Once, somewhere in Arizona, Sadie was attacked by two desert mongrels
and barely escaped back to the car. Actually, I saw part of the scuffle
and I must say, I was not impressed with her fighting instincts. She looked
about as much the soldier as Bill Clinton. And, at least twice she and
Max disagreed on something or other and each time Sadie came away with
a couple very expensive holes in her neck. I mean, I never saw the infamous
"fighting dog" in Sadie. However, having said that, twice in
the past year, she attacked my mother-in-law’s eighty-pound Standard
Poodle with near-deadly, very bloody, very expensive results both times.
Even as the vet had the needle in his hand this morning Tookie asked one
last time if there was some alternative. His sad silence told all…we
had been through all that dozens of times. We had gone to the Internet
and found virtually no alternatives – other than meeting a few very
kind, sympathetic people – no rescue groups take biters. We even
tried Prozac. We tried a muzzle. We considered removing her teeth and
I even thought about surgery to weaken those formidable jaw muscles. I
thought about finding a junkyard for her. I actually gave some thought
to taking her to Mexico with me and just letting her go someplace….
Or giving her to some rich guy in Nicaragua for protection. I thought
of giving her to some homeless guy in New York. I think this last was
one of the most realistic alternatives…somebody who would keep her
on a leash at all times, around whom there would never be children, and
with whom Sadie would find joy in companionship.

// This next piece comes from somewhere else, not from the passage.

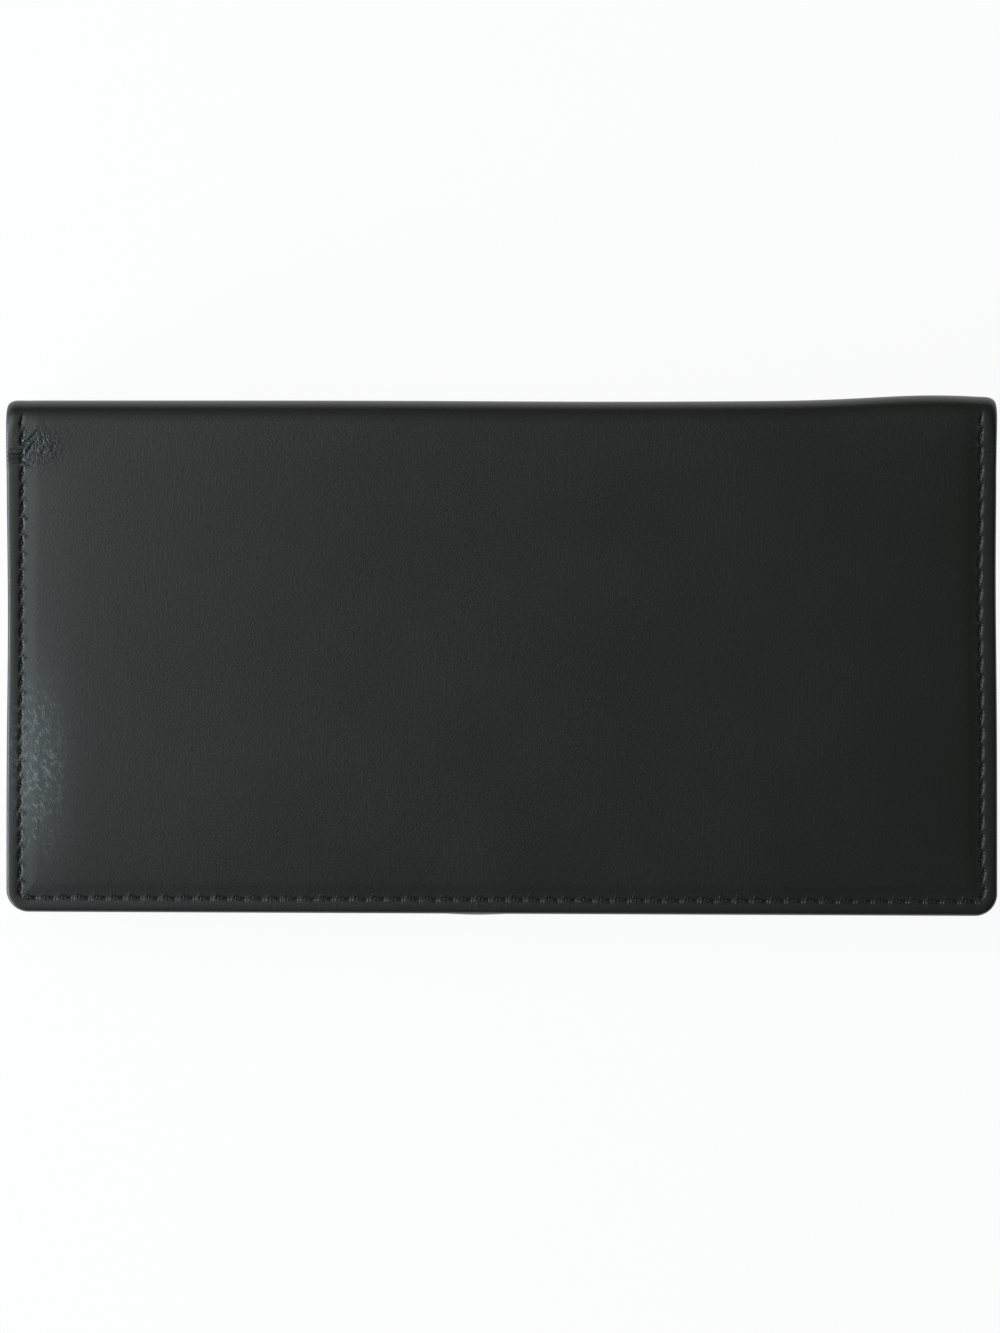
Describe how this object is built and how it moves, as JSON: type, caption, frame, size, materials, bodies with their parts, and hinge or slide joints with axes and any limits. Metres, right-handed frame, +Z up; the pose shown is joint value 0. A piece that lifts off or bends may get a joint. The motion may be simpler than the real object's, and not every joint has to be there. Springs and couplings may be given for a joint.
{
  "type": "checkbook cover",
  "caption": "Fold-over leather cover for top-tear checks: inner pockets, stepped card slots and a clear divider flap, opening flat on a rounded leather fold.",
  "frame": {"origin": "middle of the closed cover's outline, on the surface that its back face lies on", "axes": "+X along the fold, +Y from the free edge to the fold, +Z up through the closed cover to its front face"},
  "size_m": [0.1714, 0.0889, 0.0127],
  "materials": {
    "cover_leather": "smooth, semi-gloss, black",
    "pocket_leather": "smooth, satin, black",
    "lining_fabric": "plain weave, matte, black",
    "stiffening_board": "matte, grey-brown",
    "sewing_thread": "bonded polyester, black",
    "binding_tape": "ribbed tape, matte, black",
    "clear_vinyl": "clear, glossy"
  },
  "bodies": {
    "back_panel": {"back_cover": "cover_leather", "back_stiffener": "stiffening_board", "back_lining": "lining_fabric", "check_pocket": "pocket_leather", "check_pocket_lining": "lining_fabric", "back_seam_thread": "sewing_thread", "check_pocket_thread": "sewing_thread", "divider_binding": "binding_tape", "divider_binding_thread": "sewing_thread"},
    "spine": {"spine_cover": "cover_leather", "spine_lining": "lining_fabric", "spine_seam_thread": "sewing_thread"},
    "front_panel": {"front_cover": "cover_leather", "front_stiffener": "stiffening_board", "front_lining": "lining_fabric", "register_pocket": "pocket_leather", "register_pocket_lining": "lining_fabric", "front_seam_thread": "sewing_thread", "register_pocket_thread": "sewing_thread", "card_slot_upper": "pocket_leather", "card_slot_middle": "pocket_leather", "card_slot_lower": "pocket_leather", "card_slot_thread": "sewing_thread"},
    "divider": {"divider_flap": "clear_vinyl"}
  },
  "joints": [
    {"name": "spine_fold", "type": "hinge", "parent": "back_panel", "child": "spine", "pos_m": [0, 0.04309, 0.00136], "axis": [-1, 0, 0], "range_deg": [0, 90]},
    {"name": "cover_fold", "type": "hinge", "parent": "spine", "child": "front_panel", "pos_m": [0, 0.04309, 0.01134], "axis": [-1, 0, 0], "range_deg": [0, 90]},
    {"name": "divider_swing", "type": "hinge", "parent": "back_panel", "child": "divider", "pos_m": [0, 0.0341, 0.00243], "axis": [-1, 0, 0], "range_deg": [0, 54]}
  ],
  "couplings": [
    {"joint": "cover_fold", "follows": "spine_fold", "ratio": 1},
    {"joint": "divider_swing", "follows": "spine_fold", "ratio": 0.6}
  ]
}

On Thursday Tookie and I drove into New York with Sadie so Chelsea could
say good bye to her. Rather than eat out we ordered sandwiches and ate
them at Chelsea’s in order for Chels to have more time with Sadie.
Sadie could not have been happier as we all sat on Chelsea’s couch
taking turns holding Sadie in our arms as I took pictures.
Friday morning we got up early to take my car in for servicing. Tookie
took Sadie in the wagon. After we dropped my car off the three of us went
into Westfield and Tookie and I had a bagel while Sadie was delighted
to snooze in the wagon. We picked up some paintings at the bank and then
we went to a little neighborhood park and walked Sadie around the edge
of the pond. She showed absolutely no interest in the geese. The three
of us sat awhile thinking about what lay ahead and then we drove to the
vet’s. We took in her blanket and doll. The receptionist asked if
we were determined to go through with it and we said, "Yes."
I made some stupid comments to the other people waiting and then they
led us into one of the examining rooms. I picked Sadie up and held her
in my lap as we stroked her soft belly and nuzzled her velvety ears and
told her how much we loved her. The vet came in and said it would be best
if we put her on the table. She was comfortable on her blanket as Tookie
held her face and I held her haunches and the vet inserted the needle.
She did not even flinch. I heard Tookie saying over and over, "We
love you Sadie, We love you. You’re a good girl. We love you."
She felt warm and strong. She was dead within seconds. She felt no less
warm and wonderful to touch and only when Tookie stood up and hugged me
did I know something… so huge and hopeless to conceive…parting
is all we know of heaven…and all we need of hell.